Ci racconti il percorso che ha portato alla pubblicazione del tuo primo, bellissimo, romanzo Napoli Mon Amour? Chi ci ha creduto?
«Ci ho creduto io. L’ho cominciato a gennaio del 2017, ho mandato una mail con il manoscritto e due mesi dopo ho firmato il contratto per la pubblicazione».
Dici spesso che scrivere è uno sforzo, forse necessario ma pur sempre faticoso, mentre leggere è molto più piacevole e facile. Qual è, se c’è, la tua routine da scrittore? E qual è invece il momento della giornata che dedichi al piacere di leggere?
«Prima scrivevo dalle 9:30 alle 19:30, tutti i giorni che potevo, e leggevo ovunque, soprattutto andando a lavoro. Oggi non ho più una vera routine. Se sono a casa, lavoro sempre, senza orari ma mai la sera, e si è molto sfumato anche il tempo tra scrittura e lettura. Ritengo la scrittura l’attività umana più difficile per chi scrive. Leggere, invece, per me, è la più rilassante. Se leggo non posso che pensare esclusivamente a quello che sto leggendo, tralasciandomi, me e la mia esistenza».

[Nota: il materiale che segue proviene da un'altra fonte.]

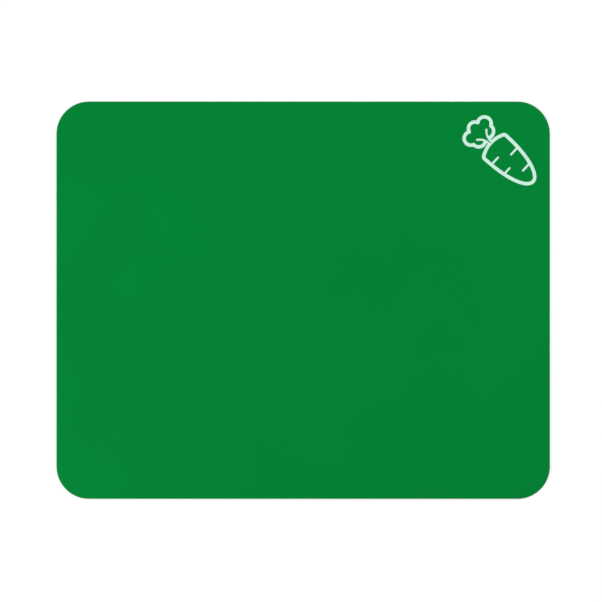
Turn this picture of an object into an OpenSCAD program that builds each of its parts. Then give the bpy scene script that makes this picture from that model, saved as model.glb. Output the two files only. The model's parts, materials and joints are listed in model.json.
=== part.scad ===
// Flexible cutting mat, lying flat with its cutting surface up.
// One die-cut sheet with rounded corners, a waffle grip back and a printed vegetable sign.
// The sheet bends, so it is divided into strips that meet at hinge lines on its top surface.

/* [Sheet] */
// Long side of the mat
mat_length = 380; // [360:1:460]
// Short side of the mat
mat_width = 306; // [220:1:360]
// Thickness of the mat over its grip ridges
sheet_thickness = 1.2; // [0.8:0.1:3]
// Radius of the four corners
corner_radius = 25; // [5:1:40]

/* [Bending] */
// Width of each flat outer panel
edge_panel_width = 76; // [72:1:90]
// Width of each strip that bends
bend_strip_width = 19; // [12:0.5:19]

/* [Grip back] */
// Wanted spacing of the waffle cells
cell_pitch = 9.5; // [6:0.5:15]
// Width of the ridges between the cells
ridge_width = 1.2; // [0.8:0.1:2]
// Height of the ridges
ridge_height = 0.3; // [0.1:0.05:0.5]
// Least plain border left round the waffle
plain_border = 3; // [1:0.5:10]

/* [Print] */
// Thickness of the ink film
ink_thickness = 0.05; // [0.02:0.01:0.2]
// Distance from the right edge to the middle of the carrot's crown
print_from_right = 45.6; // [38:0.1:47]
// Distance from the top edge to the middle of the carrot's crown
print_from_top = 31.9; // [29:0.1:40]
// Turn of the carrot on the mat
print_turn = 47.6; // [40:0.1:52]
// Width of the outline strokes
outline_stroke = 2.65; // [2:0.05:3.4]
// Width of the thin strokes
thin_stroke = 1.55; // [1:0.05:2]
// Half the width of the carrot at its shoulders
root_half_width = 12.2; // [11:0.1:13.5]
// Length of the carrot's tapering sides
root_side_length = 39.5; // [34:0.1:41]
// Width of the slit between the two stalks
slit_width = 0.7; // [0.7:0.05:1.2]
// Radius to which the wet ink rounds each inner corner
ink_spread = 0.15; // [0.05:0.05:0.3]

/* [Hidden] */
green = [0.008, 0.5, 0.21];
ink = [0.8, 0.93, 0.86];
half_length = mat_length / 2;
half_width = mat_width / 2;
// Number of bending strips on each side
bend_strips = 5;
edge_line = half_length - edge_panel_width;
centre_half = edge_line - bend_strips * bend_strip_width;
rows = 2 * floor(half_width / cell_pitch);
row_pitch = mat_width / rows;
overcut = 1;
corner_sides = 96;
cap_sides = 24;
round_sides = 16;

// How far along the sheet a bending strip starts, counted from the centre strip
function strip_start(n) = centre_half + (n - 1) * bend_strip_width;

// Crown: a shallow arc through the middle of the sign, with a small round shoulder at each end
crown_radius = 22.9;
shoulder_radius = 2.05;
shoulder_x = root_half_width - shoulder_radius;
shoulder_y = sqrt(pow(crown_radius - shoulder_radius, 2) - pow(shoulder_x, 2)) - crown_radius;
shoulder_turn = atan2(shoulder_x, shoulder_y + crown_radius);
crown_steps = 10;
shoulder_steps = 5;
// Power of the curve that tapers the sides to the tip
taper_power = 2.2;
side_steps = 12;

// Leaves: one lobe on top, two at the sides and two below, drawn for the right side.
// Each is an arc with a middle, a radius, the angles at its two ends and a number of steps.
top_lobe = [0, 16.4];
top_lobe_radius = 5.1;
top_lobe_ends = [17, 163];
side_lobe = [7.7, 13.6];
side_lobe_radius = 5.25;
side_lobe_ends = [115, -53];
low_lobe = [4.6, 8.3];
low_lobe_radius = 5.25;
low_lobe_ends = [6, -118];
lobe_steps = 12;
// Stalks: a thin arc up from the crown on each side
stalk = [11.5, 1.05];
stalk_radius = 10.35;
stalk_ends = [182, 126.6];
stalk_steps = 7;

// Ticks on the root, left and right in turn: how far down, and how far across each one's inner end lies
tick_drop = [11.7, 17.6, 23.8, 32.7];
tick_reach = [-4.7, 4.1, -4.55, 1];

// Place on the outline's side at a share of its length, 0 at the shoulder and 1 at the tip
function side_half(share) = root_half_width * sqrt(1 - pow(share, taper_power));
function side_point(angle) = [side_half(sin(angle)), shoulder_y - root_side_length * sin(angle)];
function mirrored(p) = [-p[0], p[1]];
function arc_points(middle, radius, ends, steps) = [
    for (i = [0:steps])
        let (turn = ends[0] + (ends[1] - ends[0]) * i / steps)
        middle + radius * [cos(turn), sin(turn)]
];
function unit(v) = v / norm(v);
function across(p, i) =
    let (run = unit(p[min(i + 1, len(p) - 1)] - p[max(i - 1, 0)]))
    [-run[1], run[0]];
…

Siamo ai 4 libri consigliati da Alessio Forgione ai lettori.
Il romanzo che racconta meglio la Napoli di oggi?
«Napoli mon amour».
Il romanzo che hai riempito di sottolineature?
«Più o meno tutti».
Il libro più bello che hai letto quest’anno?
«Senz’altro La Storia di Elsa Morante, che ho riletto quest’anno dopo non so quanti».
Il protagonista con cui ti sei più immedesimato?
«Pinocchio».
Grazie Alessio, evviva l’amore smisurato delle nonne.